Haute Couture Jewellery Report: A New Generation Alights

In the wake of big anniversary celebrations at heritage houses like Boucheron, De Beers, and Cartier, this year marks yet more milestones in the world of high jewellery, with Buccellati fêting its 100th birthday and Piaget its 145th.

Even so, all eyes were on the newcomer to the Place Vendome: Gucci stepped into the arena with (what else?) a spirited mash-up of styles and stones. Elsewhere, Louis Vuitton staged a comeback of sorts, and a scattering of Indies held small but strong showings. The major takeaways: desert-inspired colors, a lashing of humble minerals not ordinarily associated with high jewellery, and a renaissance for the pear cut. Here, some of the season’s major statements.

Gucci

The house’s first-ever high jewellery collection is called Hortus Deliciarum—a Garden of Delights—after a 12th-century illuminated manuscript. Still, the 200-piece showing was above all an of-this-moment salute to magpie minimalism, neatly reprising Alessandro Michele’s signatures in stones assembled in a riot of flora, fauna, and classic symbols of love like Cupid’s arrow.

Cartier

Cartier staged a mash-up of its own, pairing diamonds and emeralds with rutilated quartz, sapphires, opals, pink diamonds, and morganite. Here: the Magnitude necklace with 107-plus carats of Mozambique ruby beads mixed with cabochon rubies, watercolor tourmalines, turquoise amazonite, onyx, and diamonds.

Boucheron

The first house to set up on the Place Vendome used its perch in its newly revamped flagship to offer a collection called Paris As Seen From #26. Several pieces saluted the shape of the Place itself; including the Duo ring with two emerald-cut beryl’s weighing over 31 carats each, diamond pave, and black lacquer.

Ana Khouri

Reconnecting with nature and tapping into its mystery was an oft-cited inspiration on the runway.

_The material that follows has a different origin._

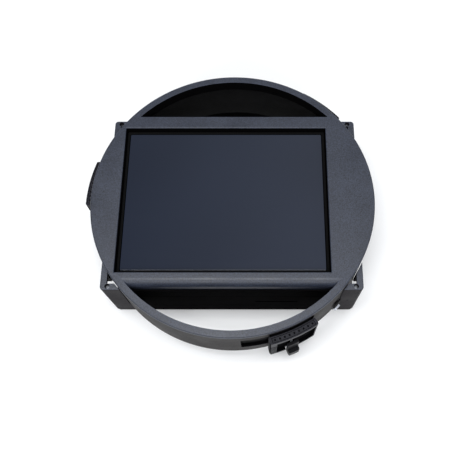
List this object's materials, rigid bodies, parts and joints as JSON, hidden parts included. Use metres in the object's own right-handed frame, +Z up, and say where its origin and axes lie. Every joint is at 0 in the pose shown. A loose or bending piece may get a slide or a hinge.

A sculptor by training, the indie designer Ana Khouri weighed in on the “interconnectedness of things” with these responsibly sourced, fair-trade diamond and pear-cut emerald creeper earrings: “My work is a way for me to communicate harmony, knowing my place in the world and being present to that,” she said.

De Beers

A collection called Portraits of Nature was the largest De Beers has shown to date, and it centered on a play of color and texture. As its name suggests, the Knysna Chameleon necklace is a shade-shifter: The double row of tonal rough diamonds around the white baguette diamond necklace can be removed, as can the tassel with a five-carat pear-cut diamond drop.

Dauphin

Charlotte Dauphin de la Rochefoucauld is celebrating her house’s fifth anniversary by revisiting the classics, venturing into emeralds, and keeping it personal. “I was thinking about pieces that have many lives, which you pass from one generation to the next,” she told Vogue about the collection she presented in her family’s hôtel particulier. Though generally at home with rigorous lines, the designer paired those with diamond parabolas on the earrings shown exclusively here.